I'm given that the function [itex]f(x)[/itex] is n times differentiable over an interval [itex]I[/itex] and that there exists a polynomial [itex]Q(x)[/itex] of degree less than or equal to [itex]n[/itex] s.t.

[tex]\left|f(x) - Q(x)\right| \leq K\left|x - a\right|^{n+1}[/tex]

for a constant [itex]K[/itex] and for [itex]a \in I[/itex]

I am to show that [itex]Q(x)[/itex] is the Taylor polynomial for [itex]x[/itex] at [itex]a[/itex]

## Homework Equations

For [itex]Q(x)[/itex] to be the Taylor polynomial for [itex]x[/itex] at [itex]a[/itex]:

[tex]Q(x) = \sum_{k = 0}^{n}\frac{f^{(k)}(a)}{k!} (x - a)^k[/tex]

The [itex]n^{th}[/itex] error/remainder term of [itex]Q(x)[/itex] is:

[tex]R_{n,a}(x) = \left|f(x) - Q(x)\right|[/tex]

The Lagrange error bound is:

[tex]R_{n,a}(x) = \left|f(x) - Q(x)\right| \leq \frac{M}{(n+1)!}|x - a|^{n+1}[/tex]

where [itex]M = sup\left|f^{n+1}(x)\right|[/itex]

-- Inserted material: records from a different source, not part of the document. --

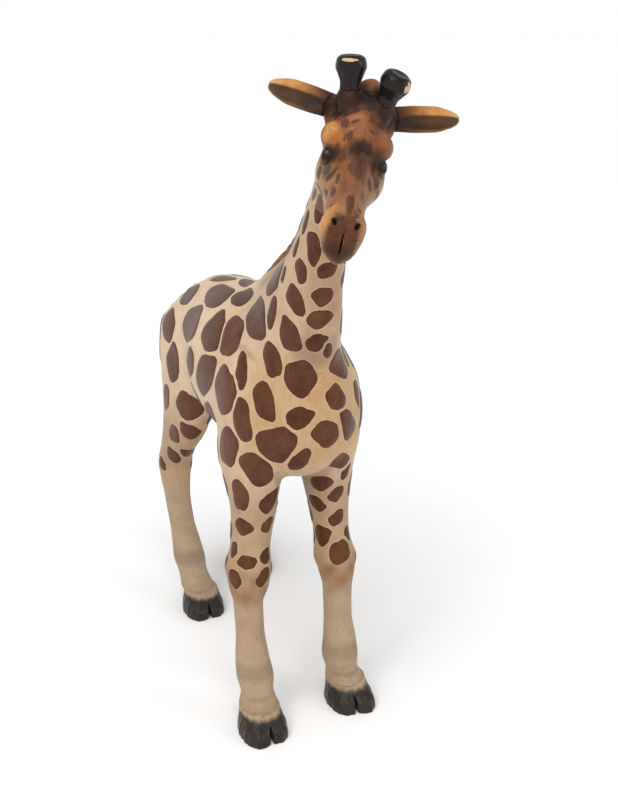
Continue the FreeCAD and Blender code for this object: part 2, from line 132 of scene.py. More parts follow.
# Skull rows in the head frame: station towards the muzzle, centre across, centre out, halves.
SKULL = [
    (-46, 0, -12, 8, 10), (-40, 0, -10, 19, 21), (-22, 0, -6, 25, 29), (0, 0, -6, 27.5, 32),
    (25, 0, -9, 26.5, 30.5), (50, 0, -8, 22.5, 26.5), (75, 0, -4, 18, 21), (92, 0, -2, 18.5, 20),
    (104, 0, -3, 18, 19), (114, 0, -4, 14.5, 15), (120, 0, -5, 9, 10), (124, 0, -6, 3, 3.5),
]
HEAD_CENTRE = (4.5, -261.5, 694.0)
HEAD_TURN = -18.0
HEAD_LEAN = 13.0
FACE_SLOPE = 56.0
# Joint faces: a height, or a point and the lean of the face in degrees.
LEG_JOINT = 296.0
SOLE_TOP = 29.0
NECK_JOINT = ((0, -25, 490), 25.0)
HEAD_JOINT = ((0, -214, 630), 32.0)
TORSO_FRONT = -178.0
# Roots and tips in the head frame.
EARS = {
    "left": ((24, -8, -30), (94, -12, -50)),
    "right": ((-24, -8, -30), (-90, -12, -40)),
}
HORNS = {
    "left": ((13.4, 10, -20.5), (20.9, 39, -41.5)),
    "right": ((-14, 12, -24), (-22, 36, -53)),
}
HORN_PROFILE = [(-8, 12), (0, 11), (10, 10), (20, 9.8), (27, 12), (34, 14.4), (41, 13), (45.5, 7)]
# Paint wear and painted highlights at the horn tops: strength, place and half sizes across, in front and
# along.
HORN_WEAR_AND_HIGHLIGHT = {
    "left": (0.62, (-9, 9, 38), (8, 9, 8)),
    "right": (0.8, (0, 11.5, 41), (12, 7, 2.2)),
}
EYES = {"left": (25, 1.5, 24.5), "right": (-25, 1.5, 24.5)}
EYE_RADIUS = 6.0

# The statue's own midline and front, found in the frame, give the shift to the row frame.
dowel_low, dowel_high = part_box("neck_dowel")
torso_low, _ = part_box("torso")
SHIFT = np.array([
    (dowel_low.x + dowel_high.x) / 2,
    torso_low.y - TORSO_FRONT / 1000,
    0.0,
])


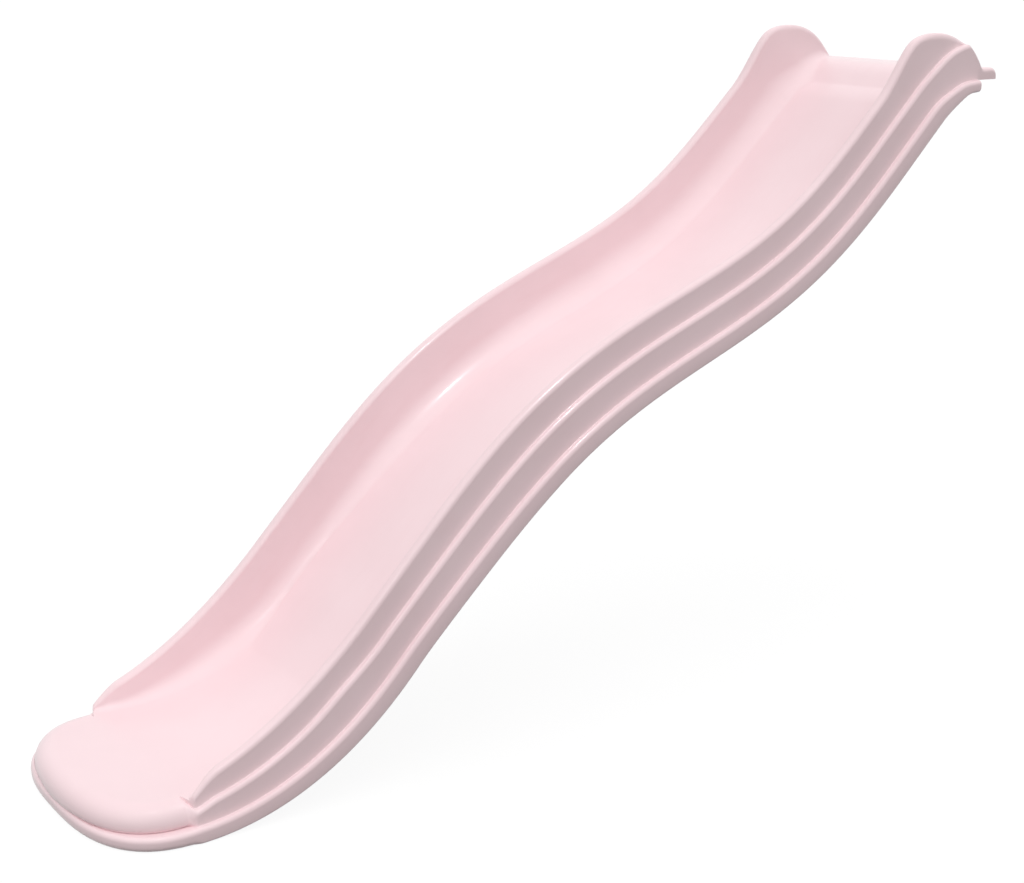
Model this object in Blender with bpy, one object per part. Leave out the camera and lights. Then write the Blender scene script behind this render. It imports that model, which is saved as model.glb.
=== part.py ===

## The Attempt at a Solution

I think I could easily go from knowing that [itex]Q(x)[/itex] was the Taylor polynomial of [itex]f[/itex] around [itex]a[/itex] and prove that there exists a constant [itex]K = \frac{M}{(n+1)!}[/itex] s.t. [itex]\left|f(x) - Q(x)\right| \leq K\left|x - a\right|^{n+1}[/itex], since this would just be proving the Lagrange error bound theorem, and would just involve some integration/induction. However, perhaps because I keep thinking about how to prove the converse, I'm completely stuck on how to go from knowing that Q and K exist to make the initial inequality true, to proving that Q is the Taylor polynomial. I'm positive that I'm over-complicating the problem, but I just cannot figure out where to start. Does anyone have any suggestions or jumping off points for this proof?